» **Exercise**: Copy down all of the data underneath, exactly as shown.

» **Dataset extract**:
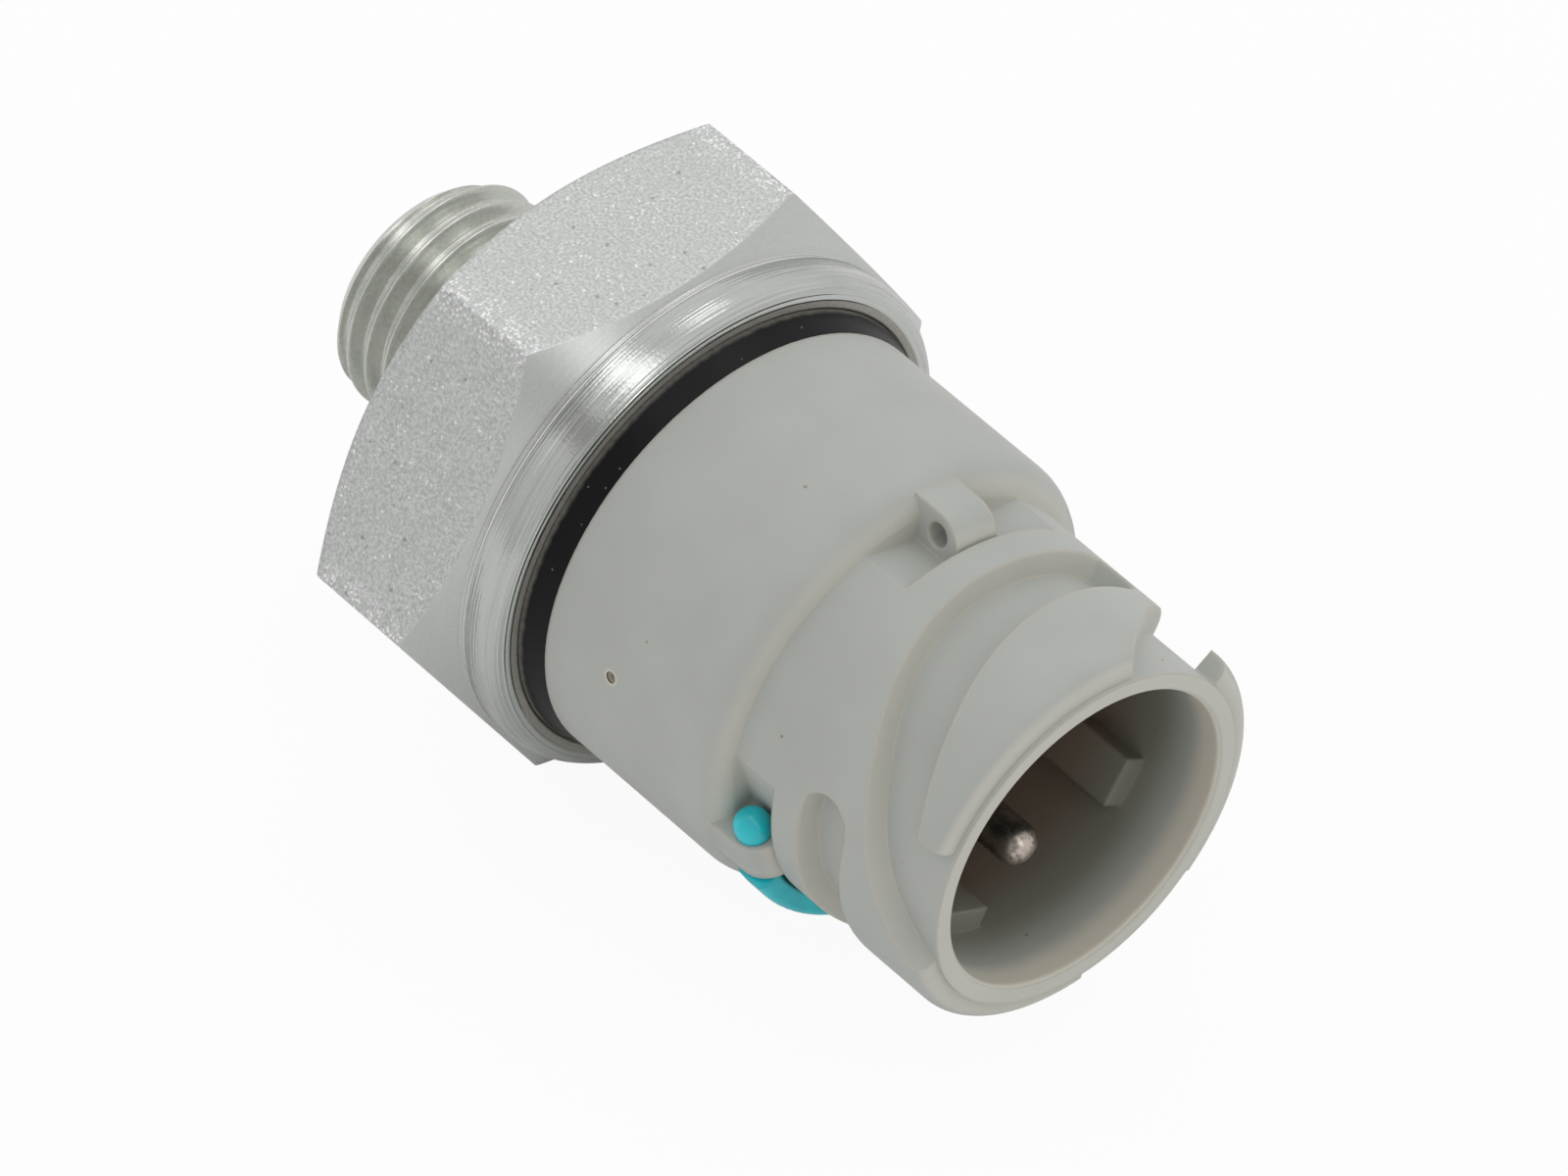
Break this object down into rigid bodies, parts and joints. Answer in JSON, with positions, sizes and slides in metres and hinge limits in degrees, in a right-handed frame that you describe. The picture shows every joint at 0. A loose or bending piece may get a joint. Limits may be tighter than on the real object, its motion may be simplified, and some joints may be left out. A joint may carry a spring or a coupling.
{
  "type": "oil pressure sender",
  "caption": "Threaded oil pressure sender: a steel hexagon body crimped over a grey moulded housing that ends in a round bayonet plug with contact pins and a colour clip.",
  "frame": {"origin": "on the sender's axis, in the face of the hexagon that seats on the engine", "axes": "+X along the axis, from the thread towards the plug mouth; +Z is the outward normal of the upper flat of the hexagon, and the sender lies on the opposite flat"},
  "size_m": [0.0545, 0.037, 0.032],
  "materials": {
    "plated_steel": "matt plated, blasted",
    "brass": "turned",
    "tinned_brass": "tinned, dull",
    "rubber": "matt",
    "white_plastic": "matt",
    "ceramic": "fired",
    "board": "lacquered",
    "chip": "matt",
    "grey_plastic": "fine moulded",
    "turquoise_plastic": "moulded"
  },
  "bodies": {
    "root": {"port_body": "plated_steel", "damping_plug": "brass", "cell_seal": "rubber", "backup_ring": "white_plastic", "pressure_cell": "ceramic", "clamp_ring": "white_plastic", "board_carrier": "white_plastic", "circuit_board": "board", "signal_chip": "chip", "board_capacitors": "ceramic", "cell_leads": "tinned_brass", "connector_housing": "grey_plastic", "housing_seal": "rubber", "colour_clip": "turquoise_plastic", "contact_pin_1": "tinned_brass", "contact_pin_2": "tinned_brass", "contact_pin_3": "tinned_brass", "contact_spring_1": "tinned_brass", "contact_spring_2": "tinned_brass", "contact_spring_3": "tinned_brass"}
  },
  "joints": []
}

» **Answer in full**:
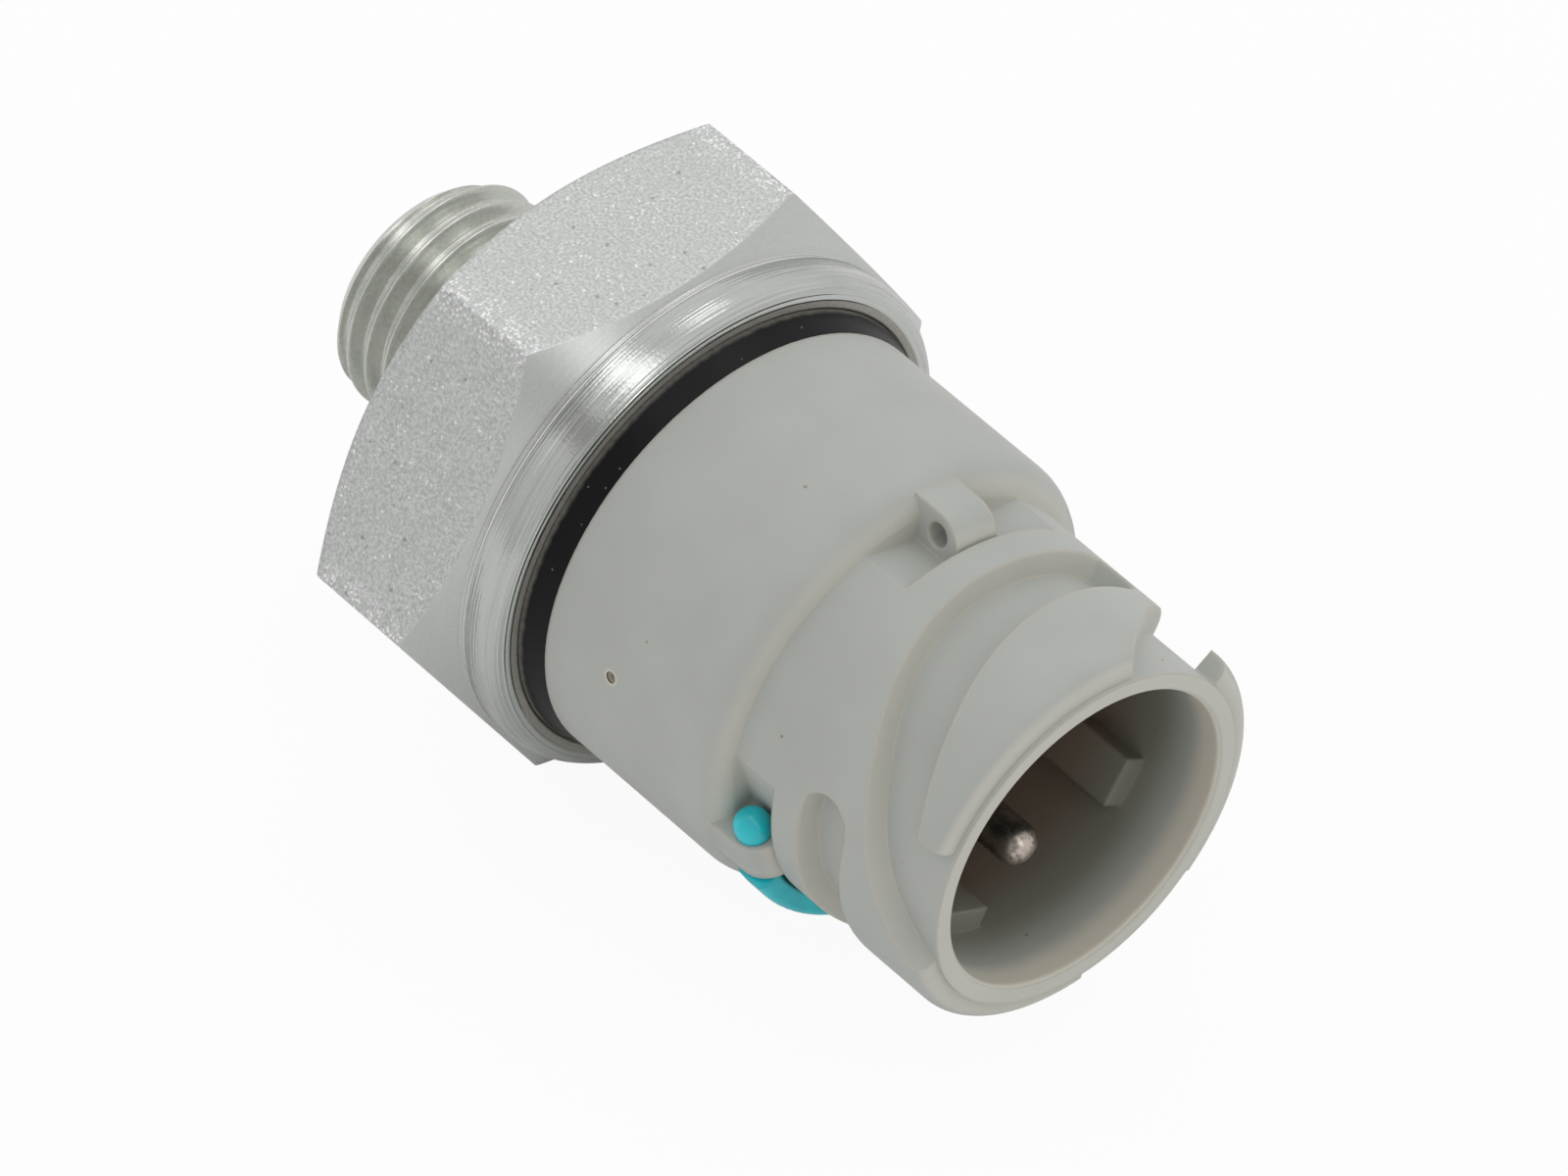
Break this object down into rigid bodies, parts and joints. Answer in JSON, with positions, sizes and slides in metres and hinge limits in degrees, in a right-handed frame that you describe. The picture shows every joint at 0. A loose or bending piece may get a joint. Limits may be tighter than on the real object, its motion may be simplified, and some joints may be left out. A joint may carry a spring or a coupling.
{
  "type": "oil pressure sender",
  "caption": "Threaded oil pressure sender: a steel hexagon body crimped over a grey moulded housing that ends in a round bayonet plug with contact pins and a colour clip.",
  "frame": {"origin": "on the sender's axis, in the face of the hexagon that seats on the engine", "axes": "+X along the axis, from the thread towards the plug mouth; +Z is the outward normal of the upper flat of the hexagon, and the sender lies on the opposite flat"},
  "size_m": [0.0545, 0.037, 0.032],
  "materials": {
    "plated_steel": "matt plated, blasted",
    "brass": "turned",
    "tinned_brass": "tinned, dull",
    "rubber": "matt",
    "white_plastic": "matt",
    "ceramic": "fired",
    "board": "lacquered",
    "chip": "matt",
    "grey_plastic": "fine moulded",
    "turquoise_plastic": "moulded"
  },
  "bodies": {
    "root": {"port_body": "plated_steel", "damping_plug": "brass", "cell_seal": "rubber", "backup_ring": "white_plastic", "pressure_cell": "ceramic", "clamp_ring": "white_plastic", "board_carrier": "white_plastic", "circuit_board": "board", "signal_chip": "chip", "board_capacitors": "ceramic", "cell_leads": "tinned_brass", "connector_housing": "grey_plastic", "housing_seal": "rubber", "colour_clip": "turquoise_plastic", "contact_pin_1": "tinned_brass", "contact_pin_2": "tinned_brass", "contact_pin_3": "tinned_brass", "contact_spring_1": "tinned_brass", "contact_spring_2": "tinned_brass", "contact_spring_3": "tinned_brass"}
  },
  "joints": []
}